Es bueno ser flexible
[argumento] ``Ya has probado durante unos días que puedes
dejar de fumar cuando quieras, así que ahora podrías fumar sin peligro un
cigarrillo que sería como una especie de premio para alegrarnos por haberlo
dejado, y además no existe peligro de recaída ya que hemos demostrado fuerza de
voluntad, y además, en la vida es bueno ser flexibles en vez de rígidos y
dogmáticos''
[falacia] Fumo porque quiero y cuando quiero lo dejo, cuando
más bien hemos tenido que dejarlo aunque queríamos, forzados por razones de
salud, y además no siendo flexibles, sino más bien por una quirúrgica y
trabajosa deshabituación disciplinada.
Aunque el fumador lleve muchísimo tiempo sin fumar, la ola del deseo puede
seguir asaltándole en los momentos oportunos, de debilidad, desesperación,
crisis, para darle guerra con un nuevo asalto, siempre con su vocecita
salvadora, prometiendo su poder calmante, su supuesto gran placer de alivio o
incluso su poder dudoso de venganza por lo malo que nos ha pasado.

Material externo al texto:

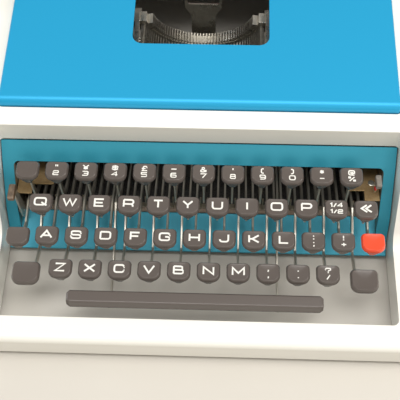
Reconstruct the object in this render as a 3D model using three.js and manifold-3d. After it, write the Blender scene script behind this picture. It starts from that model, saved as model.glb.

También el fumador alimenta el impulso a fumar con mecanismos tan sofisticados
como en el caso del comer compulsivo en el que la vergüenza y la culpa por nuestra
debilidad nos lleva a comer de nuevo para combatir la desesperación con el
consuelo de abandono. Las mismas campañas anti-tabaco, que afean el 'vicio'
socialmente, presentando al fumador como ente débil, irracional y apestoso, hacen
que el fumar sea vivido con culpa y vergüenza asimiladas y este íntimo desconsuelo
de desclasado se confirme o se calme fumando.
Este fumador que ha interiorizado el rechazo suele decir que ``aunque sé que no
debería fumar, reconozco que soy incapaz de dejarlo'', que es un cambio de
tercio respecto al arrogante ``fumo porque quiero''.
La simple recomendación que un bien intencionado dirige al fumador ``deberías
dejarlo, no te conviene'' produce el imperioso deseo de fumar inmediatamente,
antes de que fuera el caso, que después ya no fuera posible hacerlo por alguna
especie de conversión religiosa, al modo como la estrategia del diablo sería
que el alma peque antes de morir.
También el conflicto interno “tendría que dejarlo ya que mi deber es ese, pero
me resisto”, puede provocar un acto
urgente de reparación consistente en fumar para que “ea tarde'' o “sería mejor
empezar mañana''.
Una recaída de un fumador empieza por un cigarrillo. Fumar ese cigarrillo por
el que se pierde lo ya ganado requiere un considerable esfuerzo de inconsciencia
y auto engaño. Y el impulso, hambre de nicotina, utiliza los más refinados
argumentos para cegar nuestra crítica y deshacer nuestra cautela.
Un cigarrillo, sólo uno y ninguno otro más: esto parece
inocente, y sería uno un pusilánime exagerado por negarse a una cosa tan
minúscula. Es tan importante y decisivo para el deseo de fumar el primer
cigarrillo como la primera cita en el amor que 'empezar' debe sonar a 'acabar',
y se presenta insistiendo en que 'será el último', 'pararé', 'ninguno más', y
así logramos que al parecer que se termina de fumar antes de empezar se puede
hacerlo, porque ya hemos dado por hecho que 'no pasa nada'.